Trustees of University of Illinois

An election was held for three of nine seats for Trustees of University of Illinois system for six year terms.

The election saw the reelection incumbent Democrat Nina T. Shepherd to a third term, as well as the election of new Democratic trustees Judith Ann Calder and Charles Wolff.

First-term incumbent Republicans Galey Day and Dean E. Madden lost reelection.

Judicial elections
Multiple judicial positions were up for election in 1986.

Ballot measures
Illinois voters voted on two ballot measures in 1986, both of them legislatively referred constitutional amendments. In order to be approved, measures required either 60% support among those specifically voting on the amendment or 50% support among all ballots cast in the elections.

Bail Amendment
Voters approved the Bail Amendment, a legislatively refereed constitutional amendment which amended Article I, Section 9 of the Constitution of Illinois  to further expand the population that may be denied bail.

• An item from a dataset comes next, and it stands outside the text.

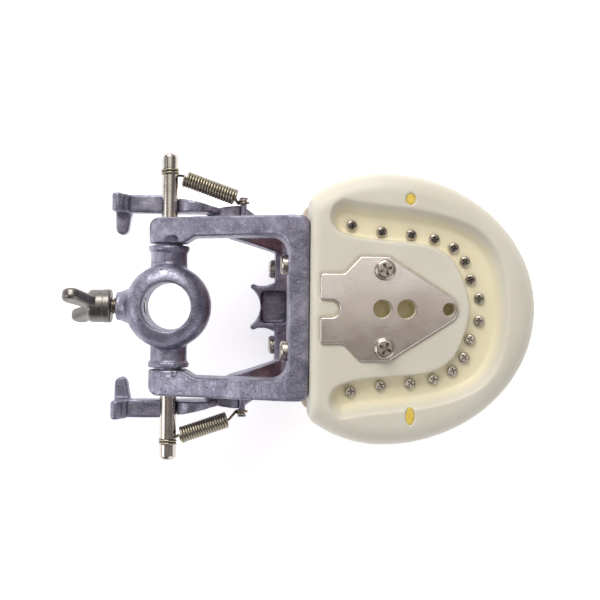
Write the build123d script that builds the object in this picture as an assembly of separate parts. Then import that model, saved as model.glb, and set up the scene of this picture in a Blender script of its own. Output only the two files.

Exempt Veterans' Organizations from Property Taxes Amendment
Exempt Veterans' Organizations from Property Taxes Amendment, a legislatively refereed constitutional amendment which would amend Article IX, Section 6 of the Constitution of Illinois to exempt property used exclusively by veterans' organizations from property taxes, failed to meet either threshold amend the constitution.

Local elections
Local elections were held. These included county elections, such as the Cook County elections.